While the new edition of All Things Must Pass doesn’t strip back as much of Spector’s fabled “Wall of Sound” — much of which was printed onto the original multi-track tapes — it does give depth and clarity to many of the individual instruments previously buried in the mix, and most especially Harrison’s voice.
While it was Spector who acted as foil and ringleader for Harrison in the early days of the making of All Things Must Pass, after two months of work he returned to Los Angeles to tend to ill health attributed to copious alcohol consumption. Harrison then set about overdubbing guitar parts and backing vocals, before Spector returned to help put the finishing touches on Harrison’s magnum opus, though not before writing lengthy production notes to Harrison, urging him to spend more time on getting things just right — most especially his vocals.
“I really feel that your voice has got to be heard throughout the album so that the greatness of the songs can really come through,” Spector implored.
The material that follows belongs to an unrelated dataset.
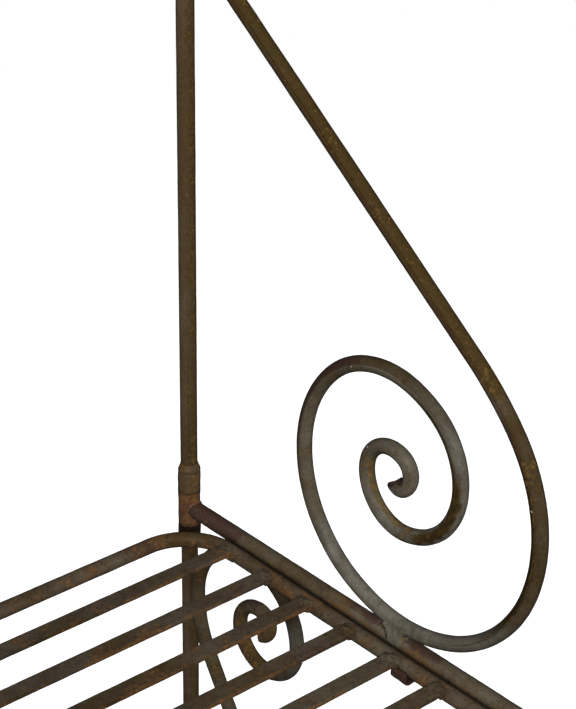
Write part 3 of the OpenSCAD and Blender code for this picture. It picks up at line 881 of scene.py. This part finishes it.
def build_rests(side):
    """Front cradle and rear rest of one side frame."""
    eye = middle("rail_eye_" + side)
    inward = -SIDES[side]
    rail_r = width("side_rail_" + side, 0) / 2
    node = "front_cradle_" + side
    low, high = low_high(node)
    thick = 2.4
    outside = max(abs(low[0] - eye[0]), abs(high[0] - eye[0])) - thick / 2
    foot = low[2] - eye[2] + thick / 2
    slats = [low_high(n) for n in frame["nodes"] if n.startswith("slat_")]
    tab_top = min(box[0][2] for box in slats) - eye[2] - 0.4
    bend_r = 4.2
    turn = np.radians(np.linspace(0, 90, 7))
    path = [(x, foot) for x in np.linspace(-4, outside - bend_r, 9)]
    path += [(outside - bend_r + bend_r * math.sin(a), foot + bend_r * (1 - math.cos(a))) for a in turn[1:]]
    path += [(outside, z) for z in np.linspace(foot + bend_r + 1, tab_top, 8)]
    path = [(eye[0] + inward * x, eye[2] + z) for x, z in path]
    mid_y = (low[1] + high[1]) / 2
    wide = high[1] - low[1]
    points, faces = strap(path, wide, thick, mid_y, 0.8)
    slat_front = max(box[0][1] for box in slats if box[0][1] < mid_y + wide / 2 and box[1][1] > mid_y)
    clear = ease(slat_front - points[:, 1], 0.4, 2.4)
    points[:, 2] += 2.2 * clear * ease(points[:, 2] - eye[2], tab_top - 4, tab_top)
    shell = (points, faces)
    weld = blob((eye[0], mid_y, eye[2] + foot + 2.2), (6.6, wide / 2 - 1, 3.4), 72, 0.1)

    def tone(points, normals):
        # Painted shade: the cradle's downward faces, its faces turned back towards the rail and its narrow sides are
        # darkened, over an evenly darker ground
        inside = ease(-normals[:, 0] * inward, 0.2, 0.8) + ease(abs(normals[:, 1]), 0.6, 0.95) * 0.35
        return 1.0, 0.05 + 0.2 * waves(points, 14, 66), 0.28 + 0.3 * ease(normals[:, 2], 0.2, -0.6) + 0.55 * inside
    piece(node, joined(shell, weld), tone, texture=0.12)

    node = "rear_rest_" + side
    low, high = low_high(node)
    mid_y, wide, thick = (low[1] + high[1]) / 2, high[1] - low[1], high[2] - low[2]
    reach = max(abs(low[0] - eye[0]), abs(high[0] - eye[0]))
    path = [(eye[0] + inward * x, (low[2] + high[2]) / 2) for x in np.linspace(1, reach, 12)]
    shell = strap(path, wide, thick, mid_y, 0.9)

    def rest_tone(points, normals):
        return 0.6, 0.35 + 0.3 * waves(points, 14, 67), 0.1
    piece(node, shell, rest_tone, texture=0.1)


# ---------------------------------------------------------------- cross bars
def build_cross_bar(node, seed):
    low, high = low_high(node)
    centre = (low + high) / 2
    radius = (high - low)[2] / 2
    posts = {side: middle("lower_post_" + side) for side in SIDES}
    post_r = width("lower_post_right", 0) / 2
    reach = abs(posts["right"][0]) - post_r + 3.2
    shell = straight_tube((-reach, centre[1], centre[2]), (reach, centre[1], centre[2]), radius - 0.05, seam=2.4)
    welds = [saddle_bead(posts[side], centre[2], post_r, radius, (-SIDES[side], 0, 0), seed) for side in SIDES]

    def tone(points, normals):
        end = ease(abs(points[:, 0]), reach - 60, reach - 5)
        return 0.1 + 0.4 * end, 0.15 + 0.3 * waves(points, 80, seed + 3) + 0.3 * end, 0.0
    piece(node, joined(shell, *welds), tone, texture=0.03, sway=0.2)


# ---------------------------------------------------------------- deck
def rim_path(low, high, radius):
    """Closed centreline of the rim, as points and outward directions, from its right-hand front corner."""
    x, y0, y1 = high[0] - radius, low[1] + radius, high[1] - radius
    z = (low[2] + high[2]) / 2
    r = RIM_CORNER_R
    corners = [((x - r, y0 + r), -90), ((x - r, y1 - r), 0), ((-x + r, y1 - r), 90), ((-x + r, y0 + r), 180)]
    points, outward = [], []
    for index, (centre, start) in enumerate(corners):
        for a in np.radians(np.linspace(start, start + 90, 25)):
            spoke = np.array([math.cos(a), math.sin(a), 0])
            points.append(np.array([centre[0], centre[1], z]) + r * spoke)
            outward.append(spoke)
        after = corners[(index + 1) % 4]
        first = np.radians(after[1])
        target = np.array([after[0][0] + r * math.cos(first), after[0][1] + r * math.sin(first), z])
        gap = target - points[-1]
        count = round(np.linalg.norm(gap) / STEP)
        here, spoke = points[-1], outward[-1]
        points += [here + gap * k / count for k in range(1, count)]
        outward += [spoke] * (count - 1)
    return np.array(points), np.array(outward)


def build_deck():
    low, high = low_high("deck_rim")
    radius = (high - low)[2] / 2
    rim_x, rim_z = high[0] - radius, (low[2] + high[2]) / 2
    points, outward = rim_path(low, high, radius)
    points = points + 0.4 * outward * [1, 0, 0]
    shell = rings(points, outward, Z_AXIS, round_offsets(np.full(len(points), radius + 0.15)), closed=True)

    def rim_tone(at, normals):
        corner = ease(at[:, 1], high[1] - 70, high[1] - 15) * ease(abs(at[:, 0]), rim_x - 120, rim_x - 30)
        under = ease(-normals[:, 2], 0.1, 0.9)
        outer = ease(normals[:, 0] * np.sign(at[:, 0]) - 0.2 * normals[:, 2], 0.55, 0.98)
        far = ease(abs(at[:, 0]), rim_x - 150, rim_x - 330)
        plum = 0.05 + 0.28 * waves(at, 55, 81)
        rust = 0.29 + 0.2 * corner + 0.27 * waves(at, 26, 82)
        # Painted shade: the underside and the outer side, in the crevice against the rail, are darkened; the rim also
        # darkens towards the middle of the deck
        return plum, rust, 0.3 * under + 0.6 * outer + 0.25 * far, 0.05 + 0.3 * waves(at, 90, 80)
    piece("deck_rim", shell, rim_tone, texture=0.04, sway=0.04)

    slats = sorted((n for n in frame["nodes"] if n.startswith("slat_")), key=lambda n: int(n[5:]))
    for number, node in enumerate(slats):
        build_slat(node, number, rim_x, rim_z, radius)


def build_slat(node, number, rim_x, rim_z, rim_r):
    low, high = low_high(node)
    mid_y, mid_z = (low[1] + high[1]) / 2, (low[2] + high[2]) / 2
    wide, thick = high[1] - low[1], high[2] - low[2]
    reach = rim_x - 1.5
    at = np.linspace(-reach, reach, round(2 * reach / 4.2))
    centres = np.stack([at, np.full(len(at), mid_y), np.full(len(at), mid_z)], axis=-1)
    section = flat_section(wide, thick, 0.9)
    offsets = np.broadcast_to(section, (len(at), *section.shape)).copy()
    nicks = 0.05 * waves(np.stack([at, at * 0 + 60 * number, at * 0], axis=-1), 17, 90 + number)
    offsets[:, :, 0] *= (1 + nicks / wide)[:, None]
    shell = rings(centres, np.array([0.0, 1.0, 0.0]), Z_AXIS, offsets)
    shells = [shell]
    for sign in (-1, 1):
        seed = 100 + 4 * number + sign
        shells.append(blob((sign * (rim_x - 5.5), mid_y, rim_z + 4.6), (7.4, wide / 2 + 0.6, 3.1), seed, 0.13))
        shells.append(blob((sign * (rim_x - 7.5), mid_y - wide * 0.36, rim_z + 2.6), (5.2, 4.2, 3.2), seed + 50, 0.16))

    def tone(points, normals):
        end = ease(abs(points[:, 0]), rim_x - 150, rim_x - 40)
        far = ease(abs(points[:, 0]), rim_x - 90, rim_x - 260)
        weld = ease(abs(points[:, 0]), rim_x - 13, rim_x - 9)
        front = ease(-normals[:, 1], 0.1, 0.7)
        lip = ease(mid_y - points[:, 1], wide * 0.36, wide * 0.5)
        under = ease(-normals[:, 2], 0.2, 0.9)
        reddish = (number in (1, 3)) * ease(waves(points, 24, 86), -1.0, 0.8)
        plum = 0.02 + 0.12 * waves(points, 90, 86 + number) + 0.34 * reddish * ease(end, -0.6, 0.8)
        bright = ease(waves(points * [1, 0, 0], 120, 170 + number) + 0.4 * waves(points * [1, 0, 0], 25, 180), -0.9, 0.7)
        rust = 0.1 - 0.2 * end + bright * (0.8 * front + 0.45 * lip) + 0.3 * waves(points, 30, 95 + number) + 0.2 * under
        umber = 0.12 + 0.25 * waves(points, 110, 190 + number) + 0.3 * front - 0.2 * end
        # The undersides are rustier and painted darker, painted shade; the slats also darken towards the middle of the
        # deck and on their front faces between rust patches
        return plum - 0.3 * weld + 0.2 * front, rust - 0.15 * weld, 0.15 * under + 0.3 * (1 - bright) * front + 0.24 * far, umber
    piece(node, joined(*shells), tone, texture=0.035, sway=0.15)


# ---------------------------------------------------------------- the object
for side in SIDES:
    build_post("lower_post_" + side, seam=2.2)
    build_post("upper_post_" + side, seam=2.2)
    build_knuckle(side, side)
    build_ends(side)
    build_rail(side)
    build_brace(side)
    build_leg(side)
    build_clip(side)
    build_rests(side)
    frame["nodes"]["spigot_" + side].data.materials.clear()
    frame["nodes"]["spigot_" + side].data.materials.append(FINISH["eye_iron"])
build_cross_bar("top_rail", 45)
build_cross_bar("rear_stretcher", 47)
build_deck()


# ---------------------------------------------------------------- studio
def pale_floor():
    """Pale studio floor that reads nearly white and still takes a soft shadow."""
    mesh = bpy.data.meshes.new("floor")
    reach = 14.0
    mesh.from_pydata([(-reach, -reach, 0), (reach, -reach, 0), (reach, reach, 0), (-reach, reach, 0)], [], [(0, 1, 2, 3)])
    floor = bpy.data.objects.new("floor", mesh)
    bpy.context.scene.collection.objects.link(floor)
    g = Graph("floor_paint")
    seen = g.add("LightPath").outputs["Is Camera Ray"]
    grain = g.noise(g.add("TexCoord").outputs["Object"], 3.0)
    paint = g.mix(grain, (0.78, 0.78, 0.775, 1), (0.82, 0.82, 0.815, 1))
    matt = g.add("BsdfDiffuse", Color=paint)
    glow = g.add("Emission", Color=(1, 1, 1, 1), Strength=0.82)
    near = g.add("AddShader", i0=matt.outputs[0], i1=glow.outputs[0])
    far = g.add("Emission", Color=(1, 1, 1, 1), Strength=1.0)
    spread = g.add("VectorMath", {"operation": "LENGTH"}, i0=g.add("TexCoord").outputs["Object"]).outputs["Value"]
    lit = g.add("MixShader", i0=g.span(spread, 1.4, 3.2), i1=near.outputs[0], i2=far.outputs[0])
    dim = g.add("BsdfDiffuse", Color=(0.35, 0.34, 0.33, 1))
    both = g.add("MixShader", i0=seen, i1=dim.outputs[0], i2=lit.outputs[0])
    g.add("OutputMaterial", Surface=both.outputs[0])
    mesh.materials.append(g.material)


def softbox(name, place, target, size, power):
    data = bpy.data.lights.new(name, "AREA")
    data.shape = "RECTANGLE"
    data.size, data.size_y = size
    data.energy = power
    lamp = bpy.data.objects.new(name, data)
    bpy.context.scene.collection.objects.link(lamp)
    lamp.location = place
    lamp.rotation_mode = "QUATERNION"
    lamp.rotation_quaternion = (Vector(target) - Vector(place)).to_track_quat("-Z", "Y")


def studio():
    world = bpy.data.worlds.new("studio")
    bpy.context.scene.world = world
    world.use_nodes = True
    tree = world.node_tree
    tree.nodes.clear()
    seen = tree.nodes.new("ShaderNodeLightPath")
    backdrop = tree.nodes.new("ShaderNodeBackground")
    backdrop.inputs[1].default_value = 1.0
    backdrop.inputs[0].default_value = (1, 1, 1, 1)
    room = tree.nodes.new("ShaderNodeBackground")
    room.inputs[0].default_value = (0.93, 0.96, 1.0, 1)
    room.inputs[1].default_value = 0.15
    mix = tree.nodes.new("ShaderNodeMixShader")
    out = tree.nodes.new("ShaderNodeOutputWorld")
    tree.links.new(seen.outputs["Is Camera Ray"], mix.inputs[0])
    tree.links.new(room.outputs[0], mix.inputs[1])
    tree.links.new(backdrop.outputs[0], mix.inputs[2])
    tree.links.new(mix.outputs[0], out.inputs[0])
    softbox("key_light", (-2.0, -2.5, 3.0), (0.2, 0.0, 0.6), (1.5, 1.5), 175)
    softbox("fill_light", (2.6, -2.6, 1.6), (0.1, 0.0, 0.6), (1.6, 1.6), 26)
    softbox("back_light", (-0.6, 3.0, 2.6), (0.0, 0.0, 0.6), (2.4, 1.6), 22)


def photo_camera():
    """Camera above the deck's front left, aimed so that the right-hand knuckle leads the picture."""
    data = bpy.data.cameras.new("camera")
    data.sensor_width = 36.0
    data.lens = 101.55
    data.clip_start, data.clip_end = 0.05, 60.0
    camera = bpy.data.objects.new("camera", data)
    bpy.context.scene.collection.objects.link(camera)
    right = Vector((0.75367509, -0.65707798, 0.01491266))
    up = Vector((0.28960638, 0.35237855, 0.88991994))
    ahead = Vector((0.5900017, 0.66639169, -0.45587291))
    knuckle = Vector(middle("rail_eye_right") * MM)
    place = knuckle + Vector((-1.003835, -1.270696, 0.990347))
    turn = Matrix((right, up, -ahead)).transposed()
    camera.matrix_world = Matrix.Translation(place) @ turn.to_4x4()
    bpy.context.scene.camera = camera


pale_floor()
studio()
photo_camera()
bpy.context.scene.view_settings.view_transform = "Standard"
Harrison heeded his erstwhile producer’s words, and the proof is especially evident on the new remix of the album, still regarded as one of the — if not the — best of the former Beatles’ solo works. Upon its release, Ben Gerson of Rolling Stone referred to All Things Must Pass as the “War And Peace of rock and roll,” calling Harrison’s songs and Spector’s production “Wagnerian, Brucknerian, the music of mountain tops and vast horizons.” In 2021, with George Harrison now gone nearly 20 years, the newly spiffed-up edition of All Things Must Pass reminds us that it stands as great as ever — as remarkable, powerful and penetrating as any rock and roll ever recorded.